Ignoring Sample Size
Small datasets may produce misleading histograms or density plots.
Using Too Many Groups
Comparing ten distributions on a single chart often reduces readability.
Focusing Only on Averages
Two groups can have identical averages but very different distributions.
Always examine spread and variability.
Real-World Applications
Distribution charts are widely used across industries.
Data Analytics
- Revenue distribution
- Customer spending patterns
- Website engagement metrics
Human Resources
- Salary analysis
- Employee satisfaction scores
- Performance evaluations
Finance
- Investment returns
- Credit risk assessment
- Fraud detection
Machine Learning
- Feature analysis
- Model score distributions
- Residual error analysis
Understanding distributions is essential for effective data analysis.
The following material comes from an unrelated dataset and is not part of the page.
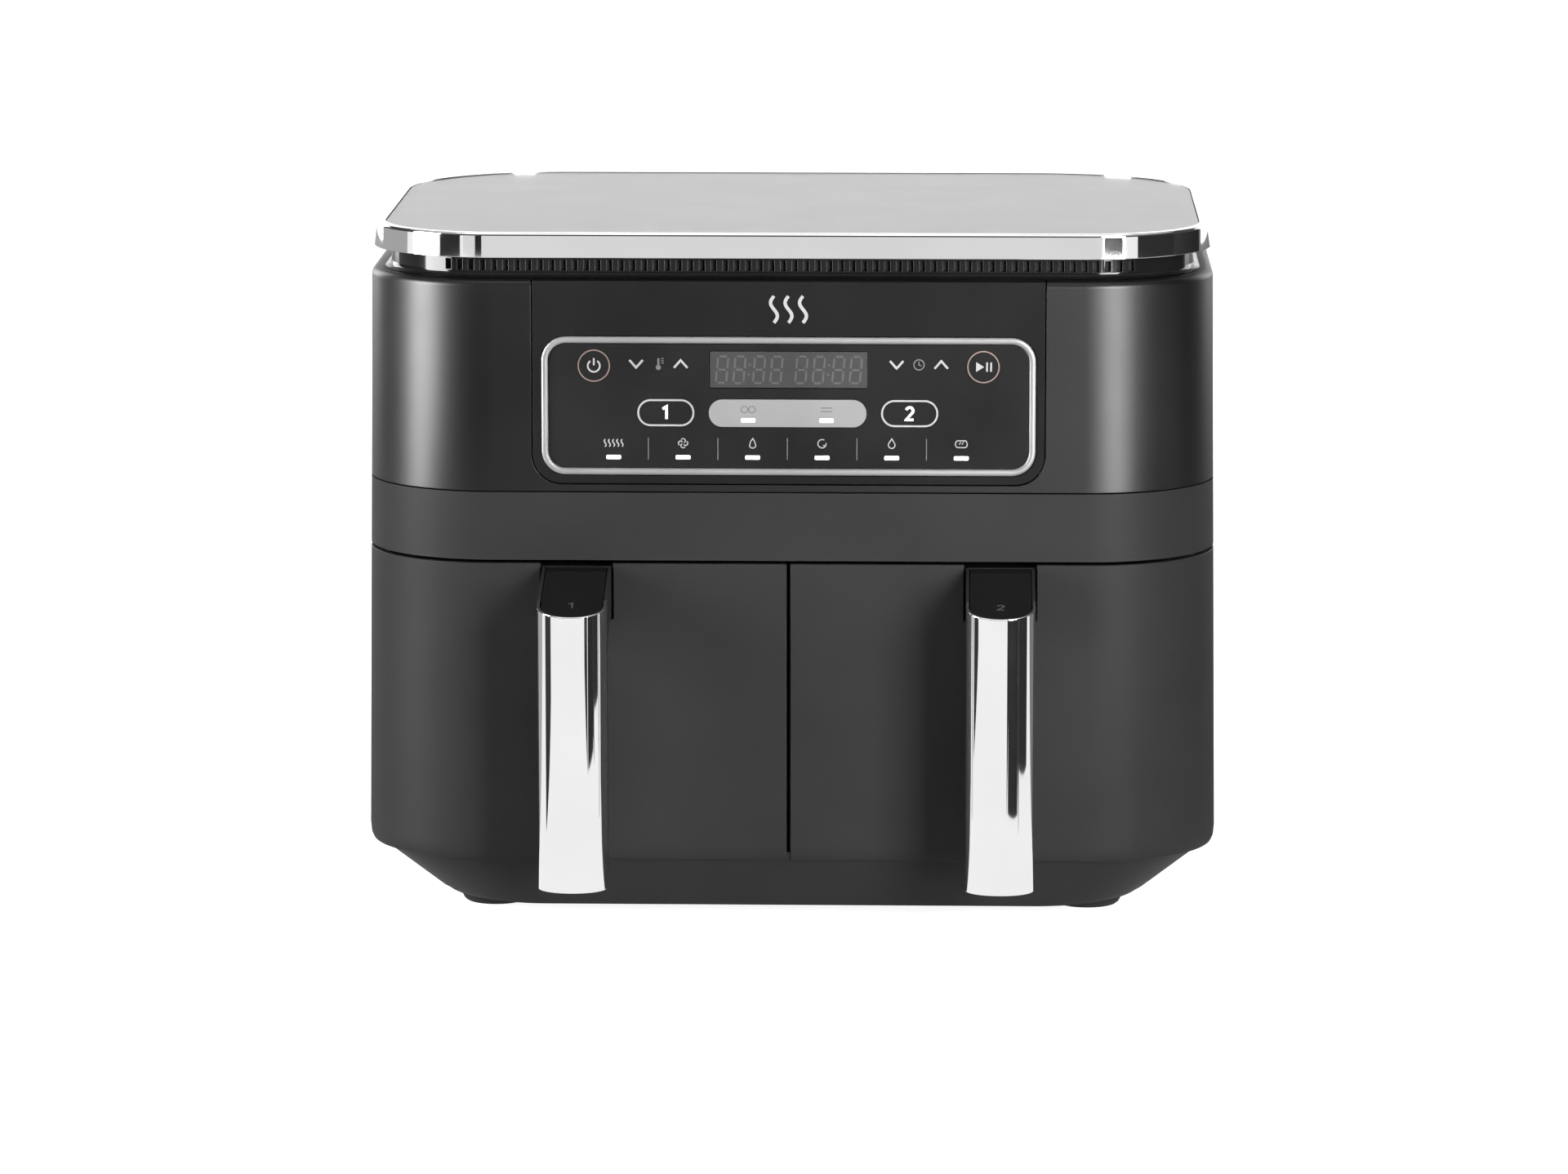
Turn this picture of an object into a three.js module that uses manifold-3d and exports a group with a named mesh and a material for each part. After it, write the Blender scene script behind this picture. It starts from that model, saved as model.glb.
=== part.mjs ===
// A two-drawer air fryer: a rounded housing with a control fascia and a metal top, and two
// cooking drawers side by side, each with its own crisper plate, heater, fan and motor.
//
// Millimetres, +Z up, +X to the right, +Y to the back. The origin is on the surface the air
// fryer stands on, under the middle of its overall box. The zone on the right (+X) is modelled
// and the left one is its mirror image.

import * as THREE from "three";
import { mergeVertices } from "three/addons/utils/BufferGeometryUtils.js";
import Module from "manifold-3d";

const wasm = await Module();
wasm.setup();

// ------------------------------------------------------------------ driving dimensions

// Overall
const width = 390; // across the sides, at the widest
const bodyDepth = 270; // front face to rear face, without the handles
const height = 315;
const handleReach = 55; // how far the handles stand out of the front face
const frontCorner = 60; // plan radius of the two front corners
const rearCorner = 80; // plan radius of the two rear corners
const draftRate = 6.5e-5; // the housing narrows by this share of its width for each mm up

// Gaps
const seat = 0.3; // between pieces that rest on each other
const seam = 0.5; // between the mouldings of the housing
const reveal = 0.8; // round each drawer front

// Heights of the housing's layers; the drawers take what is left
const footHeight = 5;
const baseHeight = 23.3;
const apronHeight = 30.8;
const hoodHeight = 95.7;
const ringHeight = 9.8;
const bandHeight = 11.2;

// Walls
const hoodWall = 2.4;
const shellWall = 2.6;
const frontWall = 3;
const trayFloor = 3;
const bulkheadWall = 2.4;
const webThickness = 4;
const sideEase = 1.6; // rounding along the lower edge of the sides

// Base
const sideTuck = 34; // how far its underside sits in from the sides
const frontTuck = 16; // and from the front and back
const ribThickness = 2;
const ribInset = 24; // two ribs carry the cavities, each this far inside the feet
const intakeLength = 46;
const intakeWidth = 4;
const intakePitch = 14;
const intakeCount = 5;

// Feet
const footSideInset = 59; // centre of each foot, from the side
const footFrontInset = 49;
const footRearInset = 53;
const footRadius = 16;
const footStem = 6;
const footStemLength = 4.5;

// Control fascia
const fasciaMargin = 20; // flat front left on each side of it
const fasciaRise = 3.7; // its lower edge, above the hood's
const fasciaCorner = 13;
const fasciaThickness = 7.6;
const fasciaGap = 0.5;
const frameMargin = 4; // fascia left at the sides of the frame, and under it
const frameHeight = 62.6;
const frameBar = 3;
const frameCorner = 11;
const frameProud = 0.8;
const panelThickness = 2;
const panelSunk = 0.3; // behind the fascia's face
const windowWidth = 71.3;
const windowHeight = 17;
const windowDrop = 6.3; // from the top of the frame
const lensThickness = 1.6;
const boardThickness = 1.6;
const boardMargin = 19; // circuit board, inside the frame's width

// Lid and vent ring
const ringInset = 9; // how far the vent ring sits in from the housing's side
const ringWall = 2;
const ringFlare = 3;
const slotPitch = 5.2;
const slotWidth = 2.4;
const slotHeight = 4.6;
const slotMargin = 38; // no slots this near the sides
const lidInset = 1;
const lidEase = 1.3;
const bandWidth = 5.2; // seen from above
const bandLedge = 6; // ledge under the lid plate
const plateThickness = 1.5;
const plateSunk = 0.6;

// Rear vent panel and cord outlet
const ventMargin = 25; // flat back left on each side of it
const ventRise = 15.7; // its lower edge, above the hood's
const ventHeight = 66;
const louvreHeight = 3;
const louvrePitch = 7;
const cordInset = 23; // from the end of the flat back
const cordOutletZ = 58;
const cordHoleRadius = 3.6;
const glandWall = 4.4;
const glandCollar = 3;

// Cooking cavities
const cavitySideGap = 12.25; // from the side of the housing, at the top of the cavity
const cavityHalfGap = 10.5; // from the middle of the housing
const cavityRearGap = 21; // from the back of the housing
const cavityUnderGap = 4.2; // from the lower edge of the sides
const cavityOverDrawer = 40.5; // top of the cavity, above the drawer fronts
const cavityWall = 1.2;
const cavityHeader = 1.6;
const cavityCornerGap = 6.6; // from the rear corners of the housing
const mouthDrop = 5.5; // top of the mouth, below the top of the drawer fronts
const mouthCorner = 6;
const returnInset = 1.2; // walls behind the drawer fronts, where these wrap round
const returnGap = 0.9; // from those walls to the cavity
const wrapReach = 4; // the drawer fronts go round the corners and this far along the sides

// Drawer
const basketSideGap = 7; // basket to the outside of the cavity
const basketRearGap = 11;
const basketUnderGap = 1.4; // basket to the cavity's floor
const basketDrop = 15.5; // its rim, below the top of the drawer front
const basketWall = 1.5;
const basketDraft = 3;
const basketCornerGap = 10; // its plan radius is this much less than the cavity's
const basketRim = 4;
const linerWall = 2;
const linerDrop = 2.5; // its top, below the top of the drawer front

// Crisper plate
const plateRise = 22.9; // top of the plate, above the basket's underside
const plateGauge = 2.2;
const plateSkirt = 5;
const plateSkirtWall = 1.4;
const plateGap = 5.5; // plate edge to basket wall
const plateBorder = 12; // no holes this near its edge
const holeRadius = 5.4;
const holeColumns = 5;
const holeRows = 7;
const plateLegInset = [10, 26];
const plateLegSize = [6, 15];
const padLength = 18;
const padClearance = 1.2; // pad to basket wall
const padSetback = 40; // pad centre, from the plate's front or back edge

// Handle
const handleWidth = 31;
const gripDepth = 24;
const gripNose = 13; // depth of its rounded front
const gripBottom = 25;
const neckSlope = THREE.MathUtils.degToRad(15);
const neckThickness = 24;
const neckBend = 16;
const trimDepth = 19; // how far the chrome wraps back along the grip
const trimWall = 1.4;
const capThickness = 3;
const capSunk = 0.6;
const tongueInset = 2;
const tongueDrop = 7.5; // its top, below the top of the drawer front
const tongueLength = 60;
const screwDrops = [57.5, 35.5]; // below the top of the drawer front
const screwRadius = 2;
const screwHead = 4.4;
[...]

While summary statistics provide useful information, they often fail to reveal the full story hidden within the data.
Histograms, box plots, violin plots, density plots, strip plots, swarm plots, CDF plots, and ridgeline plots each offer unique advantages for comparing distributions. Choosing the right visualization depends on your data, audience, and analytical goals.
By mastering these chart types, analysts can uncover deeper insights, identify hidden patterns, and make more informed decisions from their data.
FAQ
What is the best chart for comparing distributions?
Box plots and violin plots are often considered the best options because they allow easy comparison of multiple groups.
When should I use a histogram?
Use a histogram when exploring the overall shape, spread, and frequency distribution of a single dataset.
What is the difference between a box plot and a violin plot?
A box plot summarizes key statistics, while a violin plot also shows the underlying distribution shape.
Are density plots better than histograms?
Density plots provide smoother visualizations and are often better for comparing multiple distributions, especially with larger datasets.
Why shouldn’t I use bar charts for distributions?
Bar charts summarize values but do not show spread, skewness, variability, or outliers within the data.